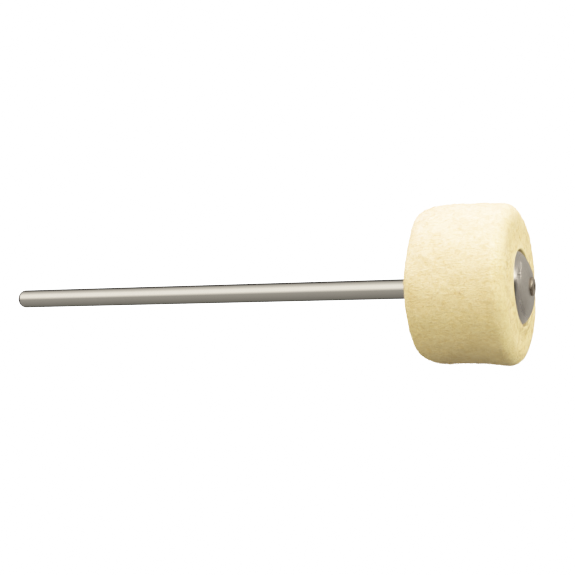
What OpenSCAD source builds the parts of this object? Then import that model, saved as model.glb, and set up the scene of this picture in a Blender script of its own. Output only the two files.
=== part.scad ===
// Felt beater: a short felt cylinder clamped between two washers on the end of a plain rod. The outer
// washer is dished, and its rim is pressed into the felt.
//
// The rod lies along X, with the head towards +X and +Z up. The origin is on the rod's axis,
// where the rounded nose of the free end meets the full diameter. Millimetres.

/* [Shaft] */
// Diameter of the plain rod, which the drum pedal's hub grips
shaft_d = 8; // [7:0.1:12]
// Length of the rod from the tip of its nose to the shoulder behind the head
shaft_len = 192.7; // [120:0.1:320]
// Radius of the rounding at the free end
nose_r = 3.1; // [0.5:0.1:3.4]
// Diameter of the spigot that is turned on the rod and carries the head
spigot_d = 6; // [5.2:0.1:6.8]
// Bevel on the shoulder and on the end of the spigot
shaft_bevel = 0.3; // [0.1:0.05:0.4]

/* [Felt head] */
// Outside diameter of the felt
felt_d = 62.5; // [50:0.1:90]
// Thickness of the felt, measured along the rod
felt_t = 38.2; // [25:0.1:60]
// How far the rounding of the back edge runs along the rod
back_round_len = 13.7; // [2:0.1:16]
// How far the rounding of the back edge runs in towards the rod
back_round_depth = 3.4; // [1:0.1:9]
// How far the rounding of the front edge runs along the rod
front_round_len = 5.1; // [1:0.1:8]
// How far the rounding of the front edge runs in towards the rod
front_round_depth = 6.5; // [1:0.1:9]

/* [Washers] */
// Outside diameter of both washers
washer_d = 29.6; // [24:0.1:34]
// Thickness of the sheet that both washers are made of
washer_t = 1.4; // [1:0.1:2]
// How far in from the rim the inner washer's outside starts to curve down
rim_round_width = 2.3; // [0.5:0.1:4]
// How far the inner washer's outside curves down at the rim
rim_round_drop = 0.9; // [0.3:0.1:0.9]
// Height of the outer washer's dish, from the back of its rim to the flat under the screw
dish_h = 5.4; // [4:0.1:6.5]
// Radius of the flat in the middle of the dish
dish_flat_r = 4.2; // [4:0.1:7]
// Height of the straight edge at the rim of the dish
dish_edge_h = 1; // [0.5:0.1:1.5]
// How deep the rim of the dish is pressed into the felt
dish_sink = 1.4; // [0.8:0.1:3]

/* [Clamp screw] */
// Outside diameter of the screw's thread
screw_d = 4; // [3:0.1:4.2]
// Length of the screw under its head
screw_len = 14; // [8:0.5:20]
// Diameter of the thin round head
head_d = 7.3; // [7:0.1:8.4]
// Height of the thin head
head_h = 1; // [0.7:0.1:2]
// Height of the straight edge at the foot of the head
head_edge_h = 0.3; // [0.1:0.1:0.6]
// Radius of the flat on top of the head
head_flat_r = 2.8; // [1.8:0.1:3.2]
// Width across the flats of the hexagon socket
socket_w = 2.5; // [1.5:0.1:3]
// Depth of the hexagon socket
socket_depth = 1.3; // [0.6:0.1:1.5]

/* [Fits] */
// Gap all round between the spigot and the washers' bores
washer_gap = 0.1; // [0.05:0.05:0.4]
// Gap all round between the spigot and the felt's bore
felt_gap = 0.1; // [0.05:0.05:0.4]
// Gap all round between the screw and its hole in the spigot
thread_gap = 0.05; // [0.02:0.01:0.1]
// How far the spigot stops short of the outer washer's outside, so that the head clamps the washer
clamp_gap = 0.8; // [0.3:0.1:0.9]
// Space left in front of the screw's point at the bottom of its hole
hole_spare = 2; // [1:0.5:5]

/* [Hidden] */

// A circle above 12 sides stays a true circle in the solids.
$fn = 96;
// Straight steps in each quarter of a curve that isn't a circle
ARC_STEPS = 10;
// Straight steps in the curve of the dish
DISH_STEPS = 18;
// Length by which a cut runs past the face that it opens
OVERCUT = 1;
// Width of the smallest flat that is left on the nose
NOSE_FLAT_R = 0.1;
// Angle of a drill's point, from side to side
DRILL_POINT = 118;

shaft_r = shaft_d / 2;
spigot_r = spigot_d / 2;
felt_r = felt_d / 2;
washer_r = washer_d / 2;
head_r = head_d / 2;
screw_r = screw_d / 2;
nose_round = min(nose_r, shaft_r - NOSE_FLAT_R);

// Places along the rod, from the free end to the head
shoulder_x = shaft_len - nose_round;
felt_x = shoulder_x + washer_t;
outer_washer_x = felt_x + felt_t - dish_sink;
screw_seat_x = outer_washer_x + dish_h;
spigot_end_x = screw_seat_x - clamp_gap;
hole_depth = screw_len - clamp_gap + hole_spare;

// Points of half a dish's outline: a parabola from the rim, where it is low, up to the edge of the flat
function dish_curve(rim_r, low, high) =
    [for (i = [0:DISH_STEPS])
        let (share = 1 - i / DISH_STEPS)
        [dish_flat_r + (rim_r - dish_flat_r) * share, high - (high - low) * pow(share, 2)]];

// Points of a quarter ellipse about a centre, from angle a0 to angle a1
function ellipse_arc(centre, radii, a0, a1) =
    [for (i = [0:ARC_STEPS])
        let (a = a0 + (a1 - a0) * i / ARC_STEPS)
        [centre[0] + radii[0] * cos(a), centre[1] + radii[1] * sin(a)]];

// Lays a piece that is modelled along +Z along +X instead, starting at a place on the rod.
module along_rod(x) {
    translate([x, 0, 0]) rotate([0, 90, 0]) children();
}

// Half outline of the rod: radius across, distance along the rod upwards.
module shaft_outline() {
    nose_core_r = shaft_r - nose_round;
    translate([0, -nose_round]) square([nose_core_r, nose_round]);
    translate([nose_core_r, 0]) intersection() {
        circle(r = nose_round);
        translate([0, -nose_round]) square(nose_round);
    }
    polygon([
        [0, 0],
        [shaft_r, 0],
        [shaft_r, shoulder_x - shaft_bevel],
        [shaft_r - shaft_bevel, shoulder_x],
        [spigot_r, shoulder_x],
        [spigot_r, spigot_end_x - shaft_bevel],
        [spigot_r - shaft_bevel, spigot_end_x],
        [0, spigot_end_x]
    ]);
}

// Hole for the screw, drilled down from z = 0, with the cone that the drill leaves
module screw_hole() {
    hole_r = screw_r + thread_gap;
    point_h = hole_r / tan(DRILL_POINT / 2);
    translate([0, 0, -hole_depth]) cylinder(r = hole_r, h = hole_depth + OVERCUT);
    translate([0, 0, -hole_depth - point_h]) cylinder(r1 = 0, r2 = hole_r, h = point_h);
}

// Plain round rod with a rounded nose, a shoulder, and a spigot drilled for the screw
module shaft() {
    color([0.80, 0.80, 0.78]) difference() {
        along_rod(0) rotate_extrude() shaft_outline();
        along_rod(spigot_end_x) screw_hole();
    }
}

// Flat washer behind the felt. It seats on the rod's shoulder, and its outside curves down to the rim
// towards the free end.
module inner_washer() {
    bore_r = spigot_r + washer_gap;
    rim_centre = [washer_r - rim_round_width, washer_t - rim_round_drop];
    color([0.62, 0.60, 0.58]) along_rod(felt_x) mirror([0, 0, 1]) difference() {
        rotate_extrude() polygon(concat(
            [[0, 0], [washer_r, 0]],
            ellipse_arc(rim_centre, [rim_round_width, rim_round_drop], 0, 90),
            [[0, washer_t]]
        ));
        translate([0, 0, -OVERCUT]) cylinder(r = bore_r, h = washer_t + 2 * OVERCUT);
    }
}

// Outline of the space inside the dish, shrunk all over by a gap, with the back of the rim at z = 0
module dish_inside(gap) {
    top = dish_h - washer_t - gap;
    polygon(concat([[0, 0]], dish_curve(washer_r - washer_t - gap, 0, top), [[0, top]]));
}

// Dished washer in front of the felt, with the back of its rim on z = 0
module outer_washer() {
    bore_r = spigot_r + washer_gap;
    color([0.62, 0.60, 0.58]) along_rod(outer_washer_x) difference() {
        rotate_extrude() difference() {
            polygon(concat(
                [[0, 0], [washer_r, 0]],
                dish_curve(washer_r, dish_edge_h, dish_h),
                [[0, dish_h]]
            ));
            dish_inside(0);
        }
        translate([0, 0, -OVERCUT]) cylinder(r = bore_r, h = dish_h + 2 * OVERCUT);
    }
}

// Felt cylinder with a long shallow rounding behind and a shorter, deeper one in front. A round groove
// takes the rim of the dish, and the felt inside it fills the dish.
module felt_head() {
    bore_r = spigot_r + felt_gap;
    groove_z = felt_t - dish_sink;
    back_centre = [felt_r - back_round_depth, back_round_len];
    front_centre = [felt_r - front_round_depth, felt_t - front_round_len];
    color([0.93, 0.87, 0.71]) along_rod(felt_x) difference() {
        rotate_extrude() {
            difference() {
                polygon(concat(
                    [[0, 0]],
                    ellipse_arc(back_centre, [back_round_depth, back_round_len], -90, 0),
                    ellipse_arc(front_centre, [front_round_depth, front_round_len], 0, 90),
                    [[0, felt_t]]
                ));
                translate([0, groove_z]) square([washer_r + felt_gap, dish_sink + OVERCUT]);
            }
            translate([0, groove_z]) dish_inside(felt_gap);
        }
        translate([0, 0, -OVERCUT]) cylinder(r = bore_r, h = felt_t + dish_h + 2 * OVERCUT);
    }
}

// Thin-headed screw with a hexagon socket, which pulls the outer washer towards the shoulder
module clamp_screw() {
    dome = [head_r - head_flat_r, head_h - head_edge_h];
    socket_r = socket_w / sqrt(3);
    color([0.66, 0.63, 0.58]) along_rod(screw_seat_x) difference() {
        union() {
            rotate_extrude() polygon(concat(
                [[0, 0], [head_r, 0]],
                ellipse_arc([head_flat_r, head_edge_h], dome, 0, 90),
                [[0, head_h]]
            ));
            translate([0, 0, -screw_len]) cylinder(r = screw_r, h = screw_len);
        }
        translate([0, 0, head_h - socket_depth])
            cylinder(r = socket_r, h = socket_depth + OVERCUT, $fn = 6);
    }
}

shaft();
inner_washer();
felt_head();
outer_washer();
clamp_screw();
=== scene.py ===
import math

import bpy
import numpy as np
from bpy.props import FloatProperty, FloatVectorProperty, IntProperty, PointerProperty
from mathutils import Matrix, Vector


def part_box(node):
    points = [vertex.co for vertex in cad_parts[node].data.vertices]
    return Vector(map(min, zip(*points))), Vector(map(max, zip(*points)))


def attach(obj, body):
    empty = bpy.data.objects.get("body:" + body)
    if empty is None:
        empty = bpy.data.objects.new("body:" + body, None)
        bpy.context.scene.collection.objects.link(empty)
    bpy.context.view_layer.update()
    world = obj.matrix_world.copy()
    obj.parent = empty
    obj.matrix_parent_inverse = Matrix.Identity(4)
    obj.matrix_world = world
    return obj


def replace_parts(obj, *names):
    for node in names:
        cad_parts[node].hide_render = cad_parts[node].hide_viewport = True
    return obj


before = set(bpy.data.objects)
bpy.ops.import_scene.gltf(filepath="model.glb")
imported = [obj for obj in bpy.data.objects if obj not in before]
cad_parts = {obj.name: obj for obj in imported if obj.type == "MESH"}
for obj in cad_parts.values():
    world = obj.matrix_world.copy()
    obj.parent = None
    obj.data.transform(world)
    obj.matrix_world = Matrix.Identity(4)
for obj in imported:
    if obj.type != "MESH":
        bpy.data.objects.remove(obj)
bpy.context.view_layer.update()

bl_info = {
    "name": "Felt Beater",
    "version": (1, 0, 0),
    "blender": (4, 5, 0),
    "location": "3D View > Sidebar > Beater",
    "description": "Builds a felt beater: a wool felt head clamped between washers on a plated rod",
    "category": "Add Mesh",
}

MM = 0.001
TAU = 2 * math.pi


# Sizes that the frame already fixes

def cad_span(node):
    """Start and end along the rod, and outside radius, of a node that is round about the rod's axis."""
    low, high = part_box(node)
    return low.x, high.x, (high.y - low.y) / 2


ROD_START, ROD_END, ROD_R = cad_span("shaft")
BACK_START, BACK_END, WASHER_R = cad_span("inner_washer")
FELT_START, FELT_END, FELT_R = cad_span("felt_head")  # the end fills the dish of the front washer
FRONT_START, FRONT_END, _ = cad_span("outer_washer")
SCREW_START, SCREW_END, HEAD_R = cad_span("clamp_screw")


# Settings

def size_setting(name, millimetres, text):
    return FloatProperty(name=name, default=millimetres * MM, unit="LENGTH", description=text)


def angle_setting(name, degrees, text):
    return FloatProperty(name=name, default=math.radians(degrees), subtype="ANGLE", description=text)


def color_setting(name, color, text):
    return FloatVectorProperty(name=name, default=color, size=3, subtype="COLOR", description=text)


class RodSettings(bpy.types.PropertyGroup):
    nose: size_setting("Nose rounding", 3.1, "Radius of the rounding at the free end")
    bevel: size_setting("Bevel", 0.3, "Bevel on the shoulder and on the end of the spigot")
    spigot_r: size_setting("Spigot radius", 3.0, "Radius of the turned-down end that carries the head")
    hole_r: size_setting("Hole radius", 2.05, "Radius of the screw's hole in the end of the spigot")
    hole_depth: size_setting("Hole depth", 15.2, "Depth of the screw's hole down to the drill's cone")
    hole_point: size_setting("Drill point", 1.2, "Height of the cone that the drill left")
    sides: IntProperty(name="Sides", default=144, min=24,
                       description="Steps around the rod")
    tint: color_setting("Plating", (0.86, 0.845, 0.82), "Colour that the bright plating reflects")


class FeltSettings(bpy.types.PropertyGroup):
    back_len: size_setting("Back rounding, along", 13.7, "How far the back rounding runs along the rod")
    back_depth: size_setting("Back rounding, in", 3.4, "How far the back rounding runs in towards the rod")
    front_len: size_setting("Front rounding, along", 5.1, "How far the front rounding runs along the rod")
    front_depth: size_setting("Front rounding, in", 6.5,
                              "How far the front rounding runs in towards the rod")
    bore_r: size_setting("Bore radius", 3.1, "Radius of the hole through the felt")
    groove: size_setting("Groove", 1.4, "Depth of the groove that the front washer's rim sits in")
    gap: size_setting("Gap", 0.1, "Gap between the felt and the front washer")
    rise: size_setting("Off centre", 1.43, "How far the felt sits above the rod's axis")
    lean: angle_setting("Lean", 1.0, "How far the felt leans forwards and down on its spigot")
    front_skew: angle_setting("Front skew", 1.9, "How far the front face was cut askew, back at the top")
    fuller: size_setting("Fuller corners", 0.56,
                         "How far the lower corners stand out past an even rounding")
    squeeze: size_setting("Squeeze", 0.67, "How far the felt stands up round the washer that presses it")
    sides: IntProperty(name="Sides", default=440, min=48,
                       description="Steps around the felt")
    step: size_setting("Step", 0.48, "Distance between the rings of the felt's skin")
    seed: IntProperty(name="Seed", default=11, description="Chooses the lumps in the skin")
    light: color_setting("Light wool", (0.985, 0.84, 0.55), "Colour of the cleaner fibres")
    # Painted shade, in part: the dark colour lands in the hollows between the matted fibres, where shade
    # would fall; the rest of its spread is random straw tone
    dark: color_setting("Dark wool", (0.81, 0.63, 0.325), "Colour of the hollows between the fibres")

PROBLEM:
Proceeding from the line containing "towards the shoulder" through the line containing "obj.matrix_parent_inverse = Matrix.Identity(4)", transcribe the lines above exactly, both end lines included.

ANSWER:
// Thin-headed screw with a hexagon socket, which pulls the outer washer towards the shoulder
module clamp_screw() {
    dome = [head_r - head_flat_r, head_h - head_edge_h];
    socket_r = socket_w / sqrt(3);
    color([0.66, 0.63, 0.58]) along_rod(screw_seat_x) difference() {
        union() {
            rotate_extrude() polygon(concat(
                [[0, 0], [head_r, 0]],
                ellipse_arc([head_flat_r, head_edge_h], dome, 0, 90),
                [[0, head_h]]
            ));
            translate([0, 0, -screw_len]) cylinder(r = screw_r, h = screw_len);
        }
        translate([0, 0, head_h - socket_depth])
            cylinder(r = socket_r, h = socket_depth + OVERCUT, $fn = 6);
    }
}

shaft();
inner_washer();
felt_head();
outer_washer();
clamp_screw();
=== scene.py ===
import math

import bpy
import numpy as np
from bpy.props import FloatProperty, FloatVectorProperty, IntProperty, PointerProperty
from mathutils import Matrix, Vector


def part_box(node):
    points = [vertex.co for vertex in cad_parts[node].data.vertices]
    return Vector(map(min, zip(*points))), Vector(map(max, zip(*points)))


def attach(obj, body):
    empty = bpy.data.objects.get("body:" + body)
    if empty is None:
        empty = bpy.data.objects.new("body:" + body, None)
        bpy.context.scene.collection.objects.link(empty)
    bpy.context.view_layer.update()
    world = obj.matrix_world.copy()
    obj.parent = empty
    obj.matrix_parent_inverse = Matrix.Identity(4)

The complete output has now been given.